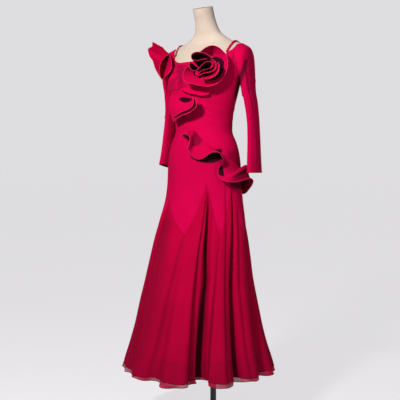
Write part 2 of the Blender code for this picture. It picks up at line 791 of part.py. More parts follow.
def make_shoulder_leaves():
    """The back leaf, and the front leaf whose fold lies on it: a trough that opens to the front left."""
    back = ruffle_points(BACK_LEAF, BACK_LEAF_COLUMNS, BACK_LEAF_OFF, BACK_LEAF_BOW)
    sheet("shoulder_back_leaf", back, "crimson")
    normal = np.cross(np.gradient(back, axis=1), np.gradient(back, axis=0))
    normal /= np.linalg.norm(normal, axis=2, keepdims=True)
    ahead = faced(0.0, 0.0, 1.0) - faced(0.0, 0.0, 0.0)
    if float(normal.mean(axis=(0, 1)) @ ahead) < 0:
        normal = -normal
    laid = back + normal * (RUFFLE_CLOTH + SEAM)
    table = Curve([(i / (len(FRONT_LEAF) - 1), *row) for i, row in enumerate(FRONT_LEAF)])
    columns = BACK_LEAF_COLUMNS - 2
    grid = np.zeros((5, columns, 3))
    for j in range(columns):
        row = table(j / (columns - 1))
        depth = row[3] * (len(back) - 1)
        low = min(int(depth), len(back) - 2)
        fold = laid[low, j + 1] * (1 - depth + low) + laid[low + 1, j + 1] * (depth - low)
        left, right = faced(*row[:3]), faced(*row[4:7])
        for i in range(5):
            share = i / 4
            grid[i, j] = (
                left * (1 - share) * (1 - 2 * share)
                + fold * 4 * share * (1 - share)
                + right * share * (2 * share - 1)
            )
    return sheet("shoulder_front_leaf", grid, "crimson_dark")


def rose_root(across, height, scale, off):
    """Where a petal is sewn to the bodice: drawn in towards the rose's centre, and off the cloth by this much."""
    root_across = ROSE_CENTRE[0] + scale * (across - ROSE_CENTRE[0])
    root_height = ROSE_CENTRE[1] + scale * (height - ROSE_CENTRE[1])
    return on_figure(angle_facing(root_across, root_height), root_height, off)


def make_rose_outer(around, outwards):
    """The outer petal: from a small ring on the bodice to its wide rim."""
    rim = resampled(ROSE_OUTER, around)
    grid = np.zeros((outwards + 1, around, 3))
    for j, (across, height, out, rise) in enumerate(rim):
        root = rose_root(across, height, PETAL_ROOT_SCALE, PETAL_ROOT_OFF)
        edge = faced(across, height, out)
        forward = faced(0.0, 0.0, 1.0) - faced(0.0, 0.0, 0.0)
        climb = float((edge - root) @ forward)
        flat = edge - root - climb * forward
        for i in range(outwards + 1):
            share = i / outwards
            grid[i, j] = root + flat * share + forward * climb * share**rise
    return sheet("rose_outer_petal", grid, "crimson")


def make_rose_curl(name, points, around, outwards):
    """A petal that stands on its root on the bodice, seen along its free edge."""
    line = resampled(points, around)
    grid = np.zeros((outwards + 1, around, 3))
    for j, (across, height) in enumerate(line):
        root = rose_root(across, height, CURL_ROOT_SCALE, CURL_ROOT_OFF)
        edge = faced(across, height, CURL_EDGE_OUT)
        for i in range(outwards + 1):
            grid[i, j] = root + (edge - root) * i / outwards
    return sheet(name, grid, "crimson")


def make_rose_band(columns):
    upper, lower = [], []
    for across_a, height_a, across_b, height_b in resampled(ROSE_BAND, columns):
        upper.append(on_figure(angle_facing(across_a, height_a), height_a, BAND_OFF_TOP))
        lower.append(on_figure(angle_facing(across_b, height_b), height_b, BAND_OFF_FOOT))
    return sheet("rose_band", ribbon(np.array(upper), np.array(lower), columns, across=2), "crimson")


def make_drape(columns, rows):
    """The gathered drape: soft folds that fan out from under the rose."""
    table = Curve(DRAPE)
    angles, heights = [], []
    keys = np.linspace(DRAPE[0][0], DRAPE[-1][0], columns + 1)
    for i in range(rows + 1):
        share = i / rows
        angles.append(list(keys))
        heights.append([float(table(k)[1] + (table(k)[0] - table(k)[1]) * share) for k in keys])

    def fold(angle, height):
        upper, lower = table(angle)
        share = (height - lower) / (upper - lower)
        edge = math.sin(math.pi * min(max(share, 0.0), 1.0))
        wave = 0.5 + 0.5 * math.cos(2 * math.pi * DRAPE_FOLDS * share / 2)
        return DRAPE_FOLD_HEIGHT * wave * edge

    return panel("neck_drape", angles, heights, "crimson", off=LAID_ON + CLOTH, lift=fold)


def strap_line(side, count):
    """Angles and heights from inside the front neckline over the shoulder to inside the back neckline."""
    line = []
    for start, end, front in ((STRAP_FRONT, STRAP_TOP, True), (STRAP_TOP, STRAP_BACK, False)):
        for share in np.linspace(0.0 if front else 1.0 / count, 1.0, count):
            x = start[0] + (end[0] - start[0]) * share
            z = start[1] + (end[1] - start[1]) * share
            lean = math.degrees(math.asin(min(x / FIGURE(z)[0], 1.0)))
            line.append((side * (lean if front else 180.0 - lean), z))
    return line


def make_strap(name, side, columns):
    """A narrow band over the shoulder, just clear of the form."""
    line = strap_line(side, columns)
    middle = resampled([on_figure(angle, z, LAID_ON) for angle, z in line], columns)
    tangent = np.gradient(middle, axis=0)
    tangent /= np.linalg.norm(tangent, axis=1, keepdims=True)
    outward = middle - np.array((0.0, FIGURE(SHOULDER_LEVEL)[4], STRAP_SPINE_HEIGHT))
    across = np.cross(tangent, outward)
    across /= np.linalg.norm(across, axis=1, keepdims=True)
    raised = np.cross(across, tangent)
    raised /= np.linalg.norm(raised, axis=1, keepdims=True)
    middle = middle + raised * STRAP_RAISE
    grid = np.array([middle - across * STRAP_WIDTH / 2, middle + across * STRAP_WIDTH / 2])
    return sheet(name, grid[::-1], "crimson", CLOTH)


def make_form(columns):
    """Torso and neck in one smooth closed body, inside the gown."""
    rings = []
    for height in (*FORM_LEVELS, NECK_TOP):
        inset = CLOTH + EASE + HIP_EASE * eased((HIP_EASE_TOP - height) / HIP_EASE_FALL)
        inset += FOOT_ROUND_INSET * max(FOOT_ROUND_TOP - height, 0.0) / (FOOT_ROUND_TOP - FORM_BOTTOM)
        ring = []
        for j in range(columns):
            point = on_figure(360.0 * j / columns, height, -inset)
            tip = eased((height - NECK_SLANT_START) / NECK_SLANT_RISE)
            point[2] += NECK_SLANT * (point[1] - FIGURE(height)[4]) * tip
            ring.append(point)
        rings.append(ring)
    points = [p for ring in rings for p in ring]
    faces = []
    for i in range(len(rings) - 1):
        for j in range(columns):
            k = (j + 1) % columns
            a, b = i * columns + j, i * columns + k
            faces.append((a, b, b + columns, a + columns))
    faces.append(tuple(reversed(range(columns))))
    top = (len(rings) - 1) * columns
    faces.append(tuple(range(top, top + columns)))
    return add_solid("dress_form", points, faces, "linen")


def make_turned(name, profile, columns, look):
    """A solid of revolution about the pole's axis, from a profile of radius and height."""
    points, faces = [], []
    for radius, height in profile:
        for j in range(columns):
            turn = 2 * math.pi * j / columns
            points.append((radius * math.cos(turn), radius * math.sin(turn), height))
    for i in range(len(profile) - 1):
        for j in range(columns):
            k = (j + 1) % columns
            a, b = i * columns + j, i * columns + k
            faces.append((a, b, b + columns, a + columns))
    faces.append(tuple(reversed(range(columns))))
    top = (len(profile) - 1) * columns
    faces.append(tuple(range(top, top + columns)))
    return add_solid(name, points, faces, look)


def make_stand():
    edge = BASE_EDGE
    rim = [(BASE_RADIUS - edge, 0.0), (BASE_RADIUS, edge), (BASE_RADIUS, BASE_THICKNESS - edge)]
    rim += [(BASE_RADIUS - edge, BASE_THICKNESS), (COLLAR_RADIUS, BASE_THICKNESS)]
    rim += [(COLLAR_RADIUS, COLLAR_HEIGHT), (COLLAR_RADIUS - edge, COLLAR_HEIGHT + edge)]
    make_turned("form_base", rim, 32, "black_steel")
    foot = COLLAR_HEIGHT + edge + SEAM
    make_turned("form_pole", [(POLE_RADIUS, foot), (POLE_RADIUS, FORM_BOTTOM - SEAM)], 20, "black_steel")


for old in list(bpy.data.objects):
    bpy.data.objects.remove(old)
GOWN = bpy.data.collections.new("ballroom_gown")
bpy.context.scene.collection.children.link(GOWN)

make_stand()
make_form(columns=32)
bodice("bodice_front", NECK_FRONT, -90.0, 18, 5, 13, "crimson")
bodice("bodice_back", NECK_BACK, 90.0, 12, 5, 13, "crimson")
for number in range(len(GODETS)):
    make_gore(number, columns=7)
    make_godet(number, columns=8)
make_hem_band(columns=64)
make_sleeve("sleeve_left", 1.0, columns=18)
make_sleeve("sleeve_right", -1.0, columns=18)
make_strap("strap_left", 1.0, columns=14)
make_strap("strap_right", -1.0, columns=14)
make_drape(columns=12, rows=12)
sheet("hip_ruffle", ruffle_points(HIP_RUFFLE, 48, bow=0.004), "crimson")
sheet("waist_ruffle", ruffle_points(WAIST_RUFFLE, 22, WAIST_RUFFLE_OFF, 0.012), "crimson_dark")
sheet("waist_overlay", ruffle_points(WAIST_OVERLAY, 22, WAIST_OVERLAY_OFF, 0.014), "crimson")
make_shoulder_leaves()
make_rose_outer(around=34, outwards=5)
for curl, edge_points in ROSE_CURLS.items():
    make_rose_curl(curl, edge_points, around=2 * len(edge_points), outwards=3)
make_rose_band(columns=10)
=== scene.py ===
"""Looks of a ballroom gown on a dress form: cloth shells on the solids' forms, materials, light."""

import math

import bpy
import numpy as np
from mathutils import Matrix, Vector


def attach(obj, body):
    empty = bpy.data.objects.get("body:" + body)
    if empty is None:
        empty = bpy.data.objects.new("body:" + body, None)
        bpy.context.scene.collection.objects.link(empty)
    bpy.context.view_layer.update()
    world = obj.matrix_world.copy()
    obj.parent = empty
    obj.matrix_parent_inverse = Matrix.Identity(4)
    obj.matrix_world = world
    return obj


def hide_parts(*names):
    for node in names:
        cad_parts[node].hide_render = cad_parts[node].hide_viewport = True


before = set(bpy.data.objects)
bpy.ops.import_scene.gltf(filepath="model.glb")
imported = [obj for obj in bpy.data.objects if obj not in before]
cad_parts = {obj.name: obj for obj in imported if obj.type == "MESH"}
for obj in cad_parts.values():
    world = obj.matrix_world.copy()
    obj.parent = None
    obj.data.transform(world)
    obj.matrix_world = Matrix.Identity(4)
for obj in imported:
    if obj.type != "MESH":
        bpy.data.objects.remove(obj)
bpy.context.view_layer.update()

# Cloth and gaps
CLOTH = 0.0015
RUFFLE_CLOTH = 0.0014
SEAM = 0.0003
SEWN = 0.00006
EASE = 0.0032
HIP_EASE = 0.004
HIP_EASE_TOP = 1.20
HIP_EASE_FALL = 0.08
LAID_ON = 0.0012
SLEEVE_CLEAR = 0.0005

# Levels and seams
HEM_HEIGHT = 0.260
BAND_DEPTH = 0.016
SEAM_MIDDLE = 1.145
SEAM_SLANT = 0.115
SEAM_HIGH_ANGLE = -75.0
FORM_BOTTOM = 0.935
NECK_TOP = 1.704
NECK_SLANT = 0.30

# Stand
POLE_RADIUS = 0.0125
BASE_RADIUS = 0.165
BASE_THICKNESS = 0.012
BASE_EDGE = 0.003
COLLAR_RADIUS = 0.024
COLLAR_HEIGHT = 0.040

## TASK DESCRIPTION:
Exactly reproduce the lines that run from the line bearing "make_godet(number, columns=8)" through the line bearing "cad_parts[node].hide_render = cad_parts[node].hide_viewport", with both end lines included.

## THE ANSWER:
    make_godet(number, columns=8)
make_hem_band(columns=64)
make_sleeve("sleeve_left", 1.0, columns=18)
make_sleeve("sleeve_right", -1.0, columns=18)
make_strap("strap_left", 1.0, columns=14)
make_strap("strap_right", -1.0, columns=14)
make_drape(columns=12, rows=12)
sheet("hip_ruffle", ruffle_points(HIP_RUFFLE, 48, bow=0.004), "crimson")
sheet("waist_ruffle", ruffle_points(WAIST_RUFFLE, 22, WAIST_RUFFLE_OFF, 0.012), "crimson_dark")
sheet("waist_overlay", ruffle_points(WAIST_OVERLAY, 22, WAIST_OVERLAY_OFF, 0.014), "crimson")
make_shoulder_leaves()
make_rose_outer(around=34, outwards=5)
for curl, edge_points in ROSE_CURLS.items():
    make_rose_curl(curl, edge_points, around=2 * len(edge_points), outwards=3)
make_rose_band(columns=10)
=== scene.py ===
"""Looks of a ballroom gown on a dress form: cloth shells on the solids' forms, materials, light."""

import math

import bpy
import numpy as np
from mathutils import Matrix, Vector


def attach(obj, body):
    empty = bpy.data.objects.get("body:" + body)
    if empty is None:
        empty = bpy.data.objects.new("body:" + body, None)
        bpy.context.scene.collection.objects.link(empty)
    bpy.context.view_layer.update()
    world = obj.matrix_world.copy()
    obj.parent = empty
    obj.matrix_parent_inverse = Matrix.Identity(4)
    obj.matrix_world = world
    return obj


def hide_parts(*names):
    for node in names:
        cad_parts[node].hide_render = cad_parts[node].hide_viewport = True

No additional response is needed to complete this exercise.